February 1, 2022

Breast Cancer in Men: What You Need to Know

When thinking about breast cancer, one doesn’t typically think of men being diagnosed with it.  Although it is not nearly as common as it is in women, it something that undoubtedly deserves awareness. February 4th is World Cancer Day, and our team of surgeons would like to shed light on breast cancer in men and what you should be aware of.

Key Facts about Male Breast Cancer:

  • About 1% of all breast cancer diagnoses are in men.
  • There are around 2,650 cases of male breast cancer each year.
  • Approximately 1 in 830 men will get breast cancer in their lifetime.
  • The most common kind of breast cancer found in men is one of the same kinds that occurs in women:
    • Invasive ductal carcinoma

Risk Factors for Breast Cancer in Men:

  • Age
    • As men get older their risk for breast cancer increases.  Most men are diagnosed after 50 years old with an average age of 67.
  • Family history of breast cancer, especially in male relatives.
  • Genetic mutations to the BRCA1 and BRCA2 genes.
  • Having diseases that cause estrogen levels to rise in the body (Klinefelter syndrome and liver disease)
  • Obesity
  • Previous radiation therapy in the chest area

Common Symptoms of Breast Cancer in Men:

  • Lump in the breast or lymph nodes under the armpit
  • Nipple changes à color, rash, discharge, etc.
  • Reddening of breast skin
  • Pitted or dimpled breast skin

These symptoms can be associated with other conditions, so it is important to see your doctor with any breast symptoms or changes.

How is Breast Cancer Diagnosed in Men?

Most commonly, a man will discover one of the symptoms listed above and seek medical attention.  His doctor will then record your known risk factors along with a breast examination.  They will then do further tests such as a mammogram, ultrasound, or MRI.  If the images come back suspicious, a biopsy of the breast tissue will be taken to confirm the diagnosis.

How is Breast Cancer in Men Treated? 

Breast cancer is treated in the same ways as it is in women.  These options include surgery, chemotherapy, hormone therapy, and radiation therapy.  Your doctor will do tests to be able to find the best treatment option for your case.

Male breast cancer can be successfully treated with lumpectomy and radiation therapy which is also called breast conservation therapy.  13% of men with breast cancer undergo breast conversion therapy while the rest are mainly treated with a mastectomy.

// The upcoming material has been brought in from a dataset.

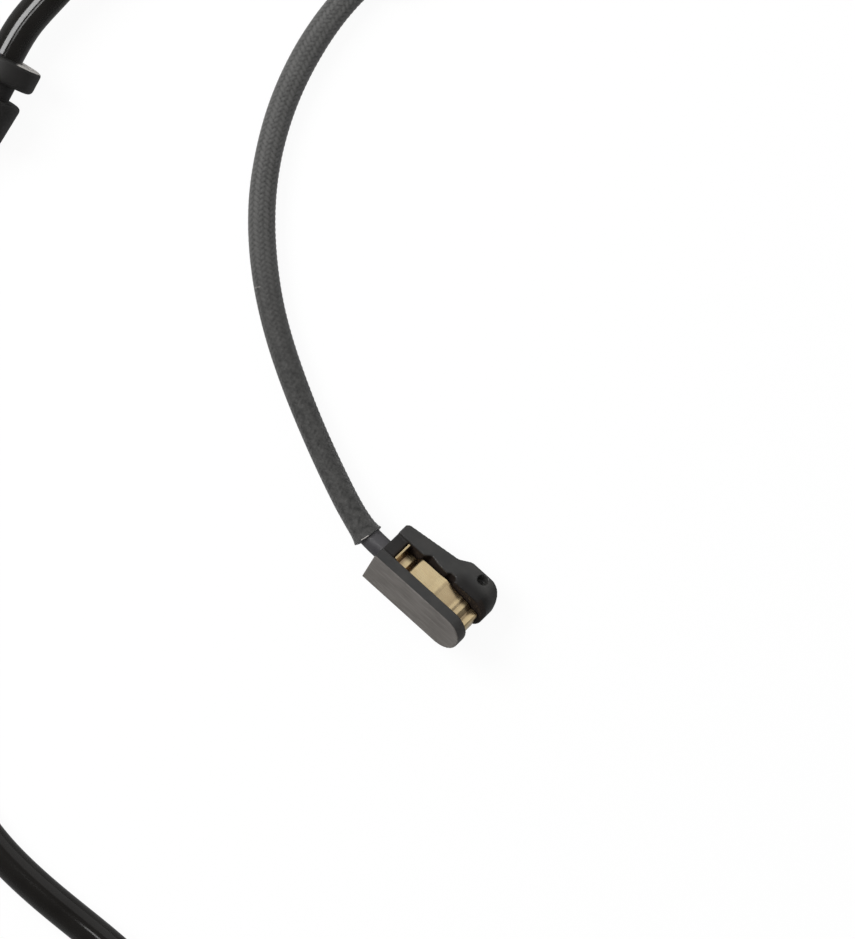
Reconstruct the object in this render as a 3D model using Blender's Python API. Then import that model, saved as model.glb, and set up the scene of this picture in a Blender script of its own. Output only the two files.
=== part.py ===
"""Brake pad wear sensor, in metres, +Z up.

A slotted plastic head with a brass spring clip sits on the end of a two-core lead. The lead
leaves the head in a braided sleeve, changes to a glossy outer tube at a rubber bush, passes
through a bracket grommet and ends in a two-pin connector. Everything lies on the plane z = 0,
and the origin is below the middle of the head.
"""

import math

import bmesh
import bpy
import numpy as np
from mathutils import Matrix, Vector

MM = 0.001
FIT_GAP = 0.3 * MM  # clearance between pieces that seat on each other
ARC_STEPS = 6  # edges in a quarter of a small fillet

# Head. Its own frame has x from the back to the nose, y across from the near cheek's outer
# face, and z up from the cheeks' top face.
HEAD_LENGTH = 22.0 * MM
HEAD_DEPTH = 8.3 * MM
HEAD_EDGE = 0.25 * MM
HEAD_ROLL = math.radians(32)
HEAD_PITCH = math.radians(6.3)
NEAR_CHEEK = 2.55 * MM
SLOT_WIDTH = 4.85 * MM
FAR_CHEEK = 2.8 * MM
LUG_WIDTH = 5.85 * MM
LUG_START = 13.6 * MM
LUG_FLARE = 1.7 * MM  # how far the far cheek has spread where the lug begins
LUG_HOLE_RADIUS = 1.05 * MM
LUG_HOLE_DEPTH = 1.8 * MM
LUG_HOLE_INSET = 1.4 * MM  # from the lug's outer face
LUG_HOLE_FROM_NOSE = 4.7 * MM
SLOT_FLOOR = 3.35 * MM  # below the top face
FLOOR_SETBACK = 2.2 * MM  # the floor stops short of the nose, for the clip's front leg
BRIDGE_LENGTH = 2.55 * MM
BRIDGE_DROP = 0.7 * MM
RELIEF_START = 6.1 * MM
RELIEF_DEPTH = 1.05 * MM
RELIEF_SHALLOW = 0.45 * MM  # between its two hollows
NOTCH_START = 12.3 * MM
NOTCH_LENGTH = 1.5 * MM
BACK_CORNER = 0.55 * MM  # across the far cheek's back corner

# Brass spring clip: a strip bent in the head's length-depth plane.
CLIP_THICKNESS = 0.4 * MM
CLIP_BEND = 0.45 * MM
CLIP_DIP = 2.45 * MM  # below the top face
CLIP_PLATEAU = 0.7 * MM  # below the top face
CLIP_TAB_TOP = 0.3 * MM  # below the top face
CLIP_DIP_START = 0.65 * MM  # this and the next four from the rear tab
CLIP_DIP_END = 2.0 * MM
CLIP_PLATEAU_START = 3.35 * MM
CLIP_PLATEAU_END = 8.3 * MM
CLIP_RAMP_START = 9.5 * MM
CLIP_RAMP_END = 3.9 * MM  # before the front leg
CLIP_ARCH = 0.9 * MM  # how far the arch before the front leg rises
CLIP_TOE = 1.1 * MM  # length of the toe that hooks under the floor
TOE_HEIGHT = 1.3 * MM  # of the toe above the head's underside

# Wiring inside the head.
CORE_RADIUS = 2.1 * MM
CORE_DEPTH = 4.05 * MM  # of the lead's axis below the top face
CORE_Y = 4.975 * MM  # of the lead's axis from the near cheek's outer face
BORE_LENGTH = 2.3 * MM
WIRE_RADIUS = 0.65 * MM
CONDUCTOR_RADIUS = 0.4 * MM
WIRE_SPACING = 1.9 * MM
CRIMP_LENGTH = 3.0 * MM
CRIMP_START = 4.3 * MM
CRIMP_WALL = 0.25 * MM
CHANNEL_WIDTH = 4.2 * MM
CHANNEL_CEILING = 4.5 * MM  # below the top face
CHANNEL_LENGTH = 10.0 * MM
CHANNEL_REACH = 18.6 * MM  # where the channel's slanting run ends, under the lug
POTTING_DEPTH = 1.1 * MM

# Lead.
SLEEVE_RADIUS = 2.5 * MM
TUBE_RADIUS = 3.25 * MM
CORE_SHOWING = 3.75 * MM
BUSH_RADIUS = 4.2 * MM
BUSH_LENGTH = 15.0 * MM
BUSH_SOCKET = 4.0 * MM
COIL_OUTER_TRACK = 37.9 * MM
COIL_INNER_TRACK = 31.3 * MM
COIL_BASE = 1.2 * MM
TIE_THICKNESS = 0.9 * MM
TIE_WIDTH = 4.0 * MM
TIE_ANGLE = math.radians(50)
GROMMET_FLANGE_RADIUS = 7.5 * MM
GROMMET_FLANGE = 4.45 * MM
GROMMET_GROOVE = 2.9 * MM
GROMMET_NECK_RADIUS = 4.35 * MM
GROMMET_BODY_RADIUS = 7.1 * MM
GROMMET_BODY = 8.8 * MM
GROMMET_BODY_TAPER = 0.55 * MM
GROMMET_TILT = math.radians(4.5)  # it rests on its flange and the end of its body
GROMMET_HEIGHT = 7.8 * MM  # of the flange's middle

# Connector. Its own frame has x towards the mating end and its origin at the boot's back.
BOOT_LENGTH = 9.0 * MM
BOOT_BACK_RADIUS = 4.3 * MM
TUBE_END_IN_BOOT = 5.2 * MM
HOUSING_LENGTH = 22.0 * MM
HOUSING_WIDTH = 15.0 * MM
HOUSING_HEIGHT = 10.4 * MM
HOUSING_CORNER = 3.2 * MM
MOUTH_DEPTH = 12.0 * MM
MOUTH_WALL = 1.5 * MM
TERMINAL_PITCH = 6.4 * MM
TERMINAL_WIDTH = 2.8 * MM
TERMINAL_THICKNESS = 0.8 * MM
TERMINAL_REACH = 7.6 * MM  # into the mouth
SEAL_BORE_RADIUS = 1.95 * MM
SEAL_BORE_LENGTH = 7.4 * MM
SEAL_LENGTH = 4.0 * MM
LOCK_THICKNESS = 1.4 * MM
GASKET_THICKNESS = 1.6 * MM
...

There is a 1% to 2% chance of a male patient with breast cancer developing a new breast cancer in the opposite breast.  Because of this very small risk, it is not recommended that a preventative mastectomy is performed on the opposite breast.

Important Things to Note:

  • 8% of all male breast cancer patients carry a BRCA2 gene defect. It is important to undergo genetic testing because this information could be lifesaving, especially for female relatives.
  • 5% of men with breast cancer will develop a second type of cancer. The most common cancers associated with male breast cancer are prostate cancer, pancreatic cancer, stomach cancer, and colon cancer.  You should be screened as recommended by your doctor.

Are Survival Rates Different for Men and Women?

When the stage and biology of the cancer are similar in both men and women, the survival rate is the same.  For both men and women, the earlier the breast cancer is detected and treated, the better the chances are of long-term survival.


“We are proud to offer personalized, up-to-date breast cancer treatment for both men and women close to home.” says Dr. Ann Chuang, breast surgeon at Premier Surgical Network.